Movie review

Ben Affleck is sad. Glum. Gloomy. Morose. Despondent. Blue.

He brings all those emotional shadings to his portrayal of Jack Cunningham, the lead character in “The Way Back.”

Cunningham is an alcoholic whose disease has cost him his marriage and reduced him to a precarious existence as a steelworker living in a rundown neighborhood in San Pedro, California. His refrigerator is stuffed with beer cans, the thermos he takes to work is filled with vodka and his evenings are spent in a dive bar.

A chance at redemption comes his way when the principal of the Catholic high school where he was a star basketball player in the ’90s approaches him with the offer of a job coaching the school’s hoops team. They’re a group of low-achieving jocks who are the doormat of their conference.

He’s long been away from the game and has never coached in his life, so can he whip these losers into shape and make them contenders? Can he straighten out his life in the process?

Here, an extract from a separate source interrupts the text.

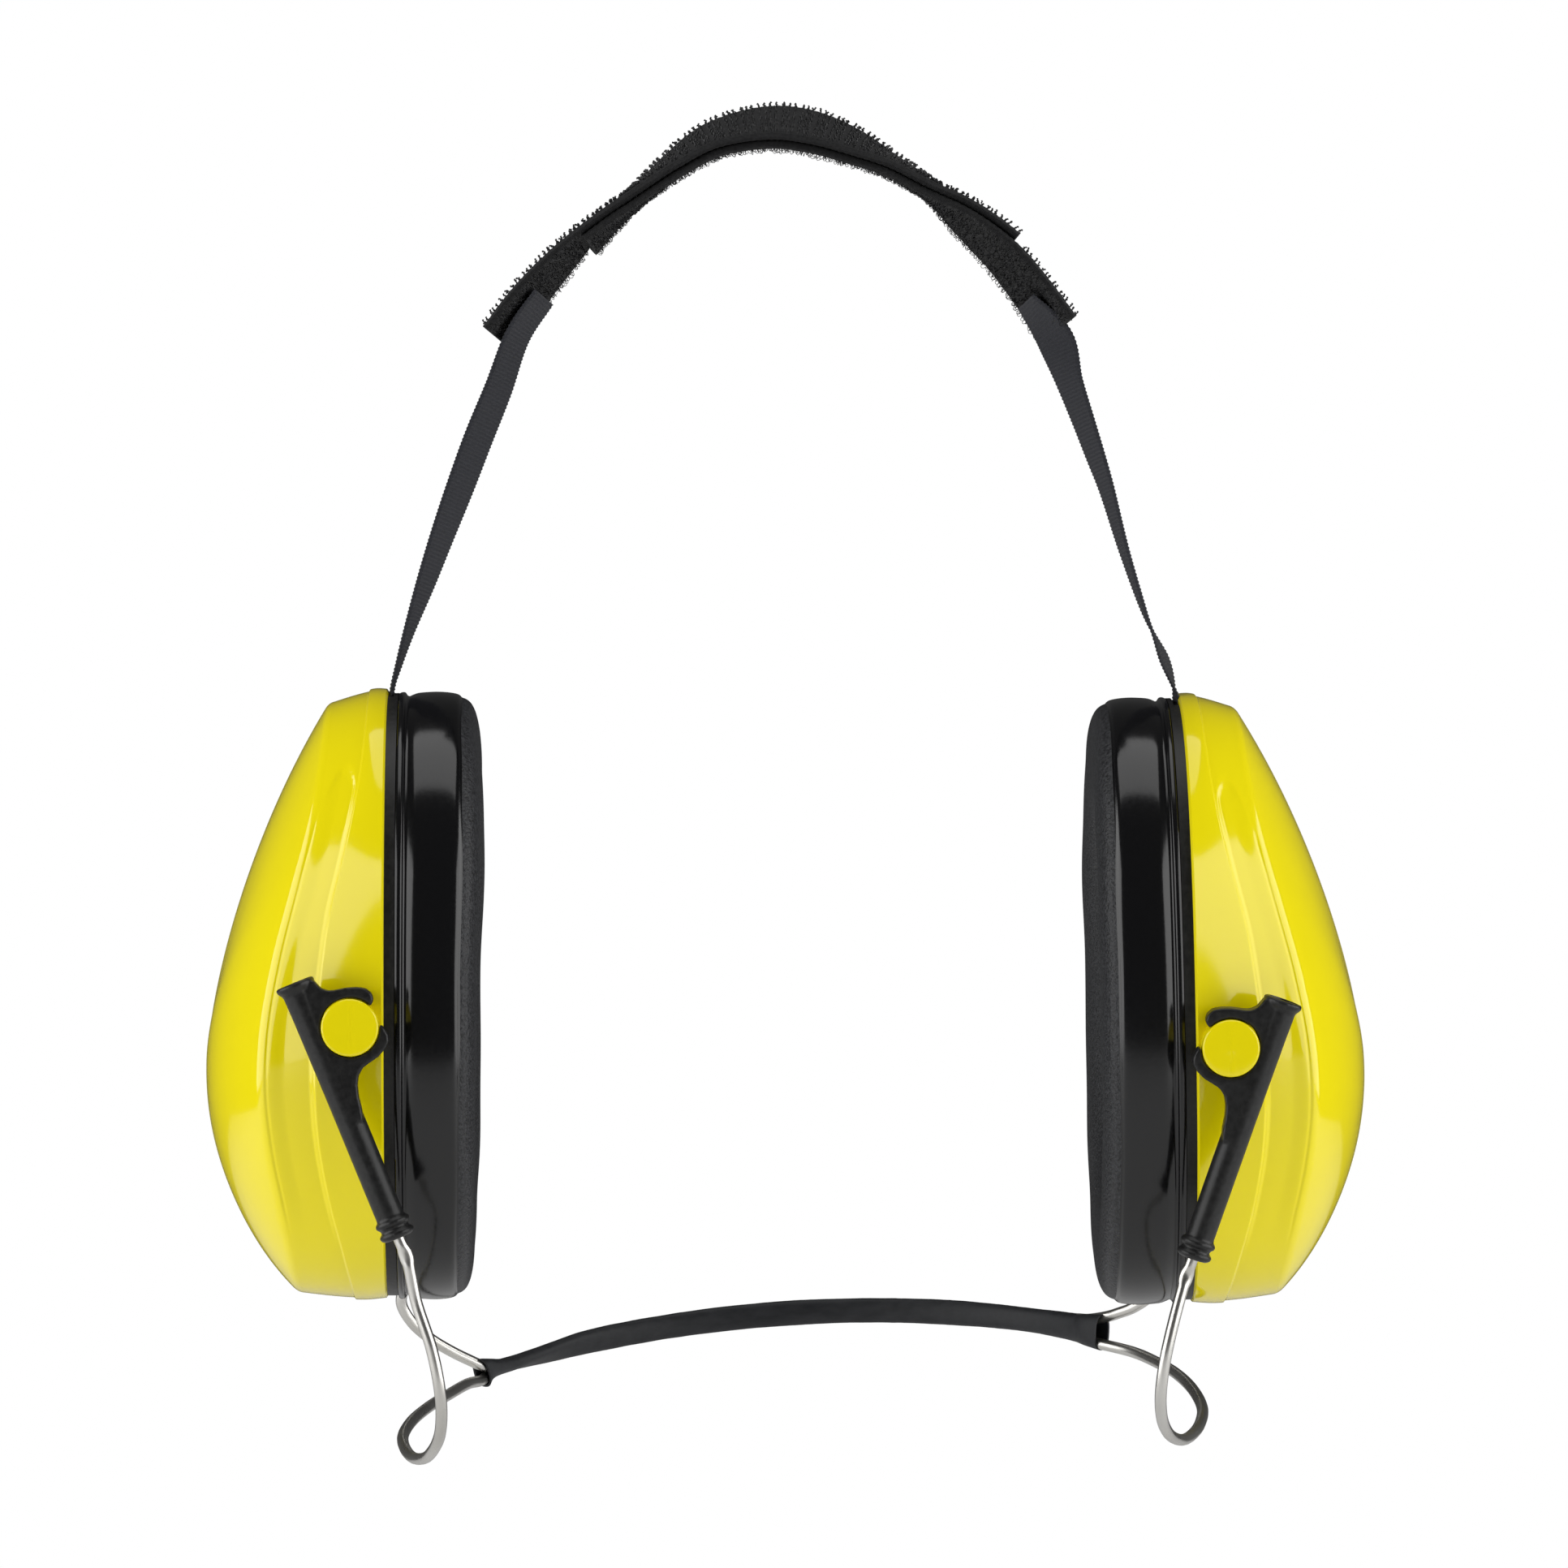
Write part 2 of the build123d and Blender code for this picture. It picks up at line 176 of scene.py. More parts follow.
def side_matrix(side):
    """The mirror, small turn and shift that put a piece drawn for +X on its own side."""
    posture = POSTURE[side]
    turn = Matrix.Identity(4)
    for angle, axis in zip(posture["turn"], "XYZ"):
        turn = turn @ Matrix.Rotation(math.radians(angle), 4, axis)
    handed = Matrix.Diagonal((-1 if side == "right" else 1, 1, 1, 1))
    return Matrix.Translation(posture["shift"]) @ turn @ handed


def on_side(side, points):
    """Points drawn for +X, put on their own side, in millimetres."""
    m = np.array(side_matrix(side))
    points = np.atleast_2d(np.array(points, float))
    return points @ m[:3, :3].T + m[:3, 3]


def finish_piece(name, verts, faces, materials, side=None, smooth_angle=40.0, picks=None):
    """Makes the object in metres. With side, the piece was drawn for +X.

    picks gives each face's material; edges sharper than smooth_angle degrees stay crisp.
    """
    verts = np.array(verts, float)
    if side:
        verts = on_side(side, verts)
        if side == "right":
            faces = [tuple(reversed(f)) for f in faces]
    mesh = bpy.data.meshes.new(name)
    mesh.from_pydata((verts * MM).tolist(), [], [tuple(f) for f in faces])
    for material in materials:
        mesh.materials.append(material)
    mesh.polygons.foreach_set("use_smooth", [True] * len(mesh.polygons))
    if picks is not None:
        mesh.polygons.foreach_set("material_index", picks)
    mesh.validate()
    # every closed shell faces outward
    shells = bmesh.new()
    shells.from_mesh(mesh)
    bmesh.ops.recalc_face_normals(shells, faces=shells.faces)
    shells.to_mesh(mesh)
    shells.free()
    mesh.update()
    mesh.set_sharp_from_angle(angle=math.radians(smooth_angle))
    piece = bpy.data.objects.new(name, mesh)
    bpy.context.scene.collection.objects.link(piece)
    return piece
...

The title suggests the outcome.

Yes, it’s “Rocky” redux as underdogs will rise yet again.

Screenwriter Brad Ingelsby and director Gavin O’Connor bring nothing new to the well-worn formula. The players are not well-defined, the game sequences are choppily constructed. And to up the ante in terms of sentimentality, fatal illnesses are stirred into the mix. Tears will be shed.


Clichéd as it is, “The Way Back” is not a mawkish picture. Rather, it’s notable for the quiet dignity that O’Connor and Affleck bring to the proceedings. The two previously worked together on the excellent “The Accountant,” a thriller in which Affleck played another privately anguished character. And O’Connor also knows his way around a sports movie, having directed the 2004 hit “Miracle,” about the U.S. hockey teams’ stunning upset victory over the Russians in the 1980 Olympics at Lake Placid, and also 2010’s “Warrior,” set in the world of mixed martial arts.

A spirit of dark sorrow hangs over much of the movie, as Cunningham grapples with his alcoholism while trying to motivate the kids on his team to respect the game and, in the process, themselves.

Affleck, who has struggled in real life with alcoholism and has been in and out of rehab on a number of occasions over the years, makes his character’s pain palpable and totally believable.


★★½ “The Way Back,” with Ben Affleck, Al Madrigal, Michaela Watkins, Janina Gavankar, Glynn Turman, Brandon Wilson. Directed by Gavin O’Connor, from a screenplay by Brad Ingelsby. 108 minutes. Rated R for language throughout including some sexual references. Opens March 6 at multiple theaters.